__Aim of the task__
Your task is to extract every line from the material below exactly.

>> begin

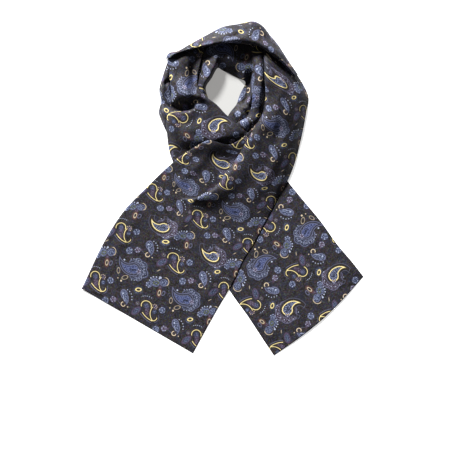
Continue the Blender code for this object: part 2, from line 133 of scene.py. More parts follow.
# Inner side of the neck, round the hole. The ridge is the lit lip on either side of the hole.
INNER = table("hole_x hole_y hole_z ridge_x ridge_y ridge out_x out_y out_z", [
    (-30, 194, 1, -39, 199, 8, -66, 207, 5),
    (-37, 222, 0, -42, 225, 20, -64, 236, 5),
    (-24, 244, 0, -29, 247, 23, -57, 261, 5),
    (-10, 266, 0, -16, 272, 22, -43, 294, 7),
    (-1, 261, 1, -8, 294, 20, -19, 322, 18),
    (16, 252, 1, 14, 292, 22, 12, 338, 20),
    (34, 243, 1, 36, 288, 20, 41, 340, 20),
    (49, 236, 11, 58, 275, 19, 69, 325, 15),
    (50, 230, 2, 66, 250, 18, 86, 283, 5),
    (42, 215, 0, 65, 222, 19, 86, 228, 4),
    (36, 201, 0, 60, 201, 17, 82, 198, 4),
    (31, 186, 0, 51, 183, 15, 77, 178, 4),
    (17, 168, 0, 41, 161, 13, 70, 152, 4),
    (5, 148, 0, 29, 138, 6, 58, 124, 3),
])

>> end

__Solution to the exercise__
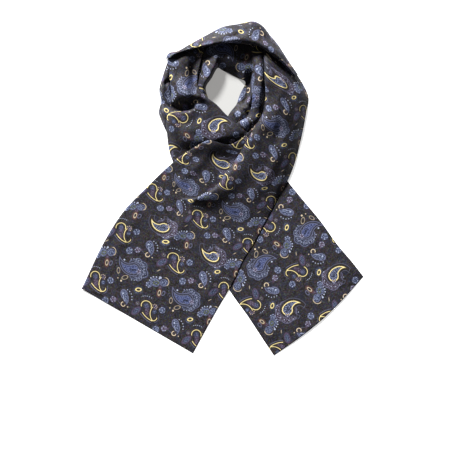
Continue the Blender code for this object: part 2, from line 133 of scene.py. More parts follow.
# Inner side of the neck, round the hole. The ridge is the lit lip on either side of the hole.
INNER = table("hole_x hole_y hole_z ridge_x ridge_y ridge out_x out_y out_z", [
    (-30, 194, 1, -39, 199, 8, -66, 207, 5),
    (-37, 222, 0, -42, 225, 20, -64, 236, 5),
    (-24, 244, 0, -29, 247, 23, -57, 261, 5),
    (-10, 266, 0, -16, 272, 22, -43, 294, 7),
    (-1, 261, 1, -8, 294, 20, -19, 322, 18),
    (16, 252, 1, 14, 292, 22, 12, 338, 20),
    (34, 243, 1, 36, 288, 20, 41, 340, 20),
    (49, 236, 11, 58, 275, 19, 69, 325, 15),
    (50, 230, 2, 66, 250, 18, 86, 283, 5),
    (42, 215, 0, 65, 222, 19, 86, 228, 4),
    (36, 201, 0, 60, 201, 17, 82, 198, 4),
    (31, 186, 0, 51, 183, 15, 77, 178, 4),
    (17, 168, 0, 41, 161, 13, 70, 152, 4),
    (5, 148, 0, 29, 138, 6, 58, 124, 3),
])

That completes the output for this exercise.